The Rossetti affair therefore reveals a tension between two fidelities: fidelity to the Church’s inherited vision of reality, and fidelity to the intellectual sensibilities of the contemporary world. When these fidelities diverge, the temptation is to soften the former in order to accommodate the latter. Yet the result of such accommodation is not harmony, but incoherence. A Church that affirms the existence of demons in principle while discouraging discussion of their activity in practice risks rendering its own teaching unintelligible.
The deepest irony of the present situation is that Rossetti’s remarks did not provoke controversy because they were implausible. Had they been implausible, they would have been dismissed without consequence. Nor did they provoke controversy because they contradicted a clearly identifiable doctrine, for no such contradiction has been demonstrated. They provoked controversy because they were recognisably Christian. They reasserted a vision of reality in which spiritual forces are not metaphors but agents, and in which deception is not merely psychological but ontological.
The modern world will tolerate almost any mystery except the mysteries Christianity insists are real. It will discuss extraterrestrials more readily than angels, interdimensional intelligences more readily than demons, and cosmic consciousness more readily than sin. What it resists is not the existence of the unseen, but the possibility that the unseen has already been named, described, and understood within a tradition it has chosen to transcend.
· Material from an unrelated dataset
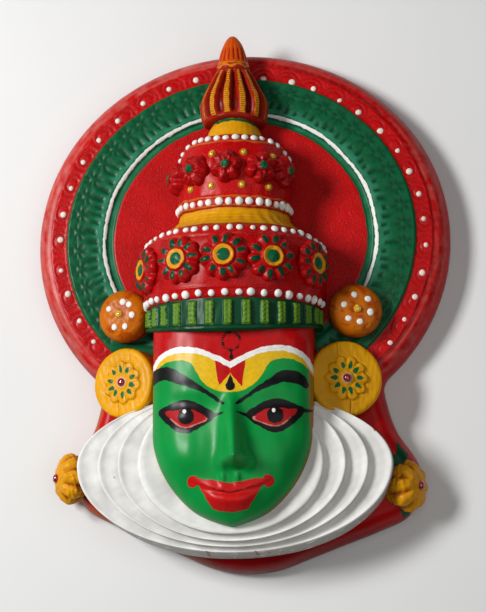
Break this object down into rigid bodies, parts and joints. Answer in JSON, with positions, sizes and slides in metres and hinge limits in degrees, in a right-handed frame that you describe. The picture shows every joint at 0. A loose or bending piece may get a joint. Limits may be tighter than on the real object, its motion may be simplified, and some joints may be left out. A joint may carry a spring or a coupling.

The question raised by the Rossetti affair is therefore not whether UFOs are demonic. Faithful Catholics may reasonably differ on that point. The more serious question is whether the Church still possesses the confidence to speak about demons at all. For if an exorcist can be removed for suggesting that certain phenomena may involve preternatural deception, then the issue is no longer the interpretation of unexplained events. It is the intelligibility of the Church’s own supernatural claims.
The modern world has not ceased to believe in spirits. It has merely changed their names. What it cannot endure is the suggestion that those names were already given—and given truly—by the Church it now seeks to outgrow.
¹ Archdiocese of Washington, “Statement of Cardinal McElroy on Monsignor Stephen Rossetti,” 3 June 2026.
² Catechism of the Catholic Church, §§391–395; De Exorcismis et Supplicationibus Quibusdam (1999); cf. St Augustine of Hippo, City of God, Book X; St Thomas Aquinas, Summa Theologiae, I, q. 114.
³ Stephen J. Rossetti, biographical materials; St Michael Center for Spiritual Renewal; Archdiocese of Washington clergy records.
⁴ Charles Taylor, A Secular Age (Cambridge, MA: Harvard University Press, 2007), on disenchantment and the “buffered self.”
⁵ Congregation for the Doctrine of the Faith, Donum Veritatis (1990); comparative episcopal responses to doctrinal dissent in Western Europe and North America, 2000–2025.
⁶ Pope Paul VI, General Audience, 15 November 1972 (“the smoke of Satan has entered the Church”); Catechism of the Catholic Church, §§409, 2851–2854.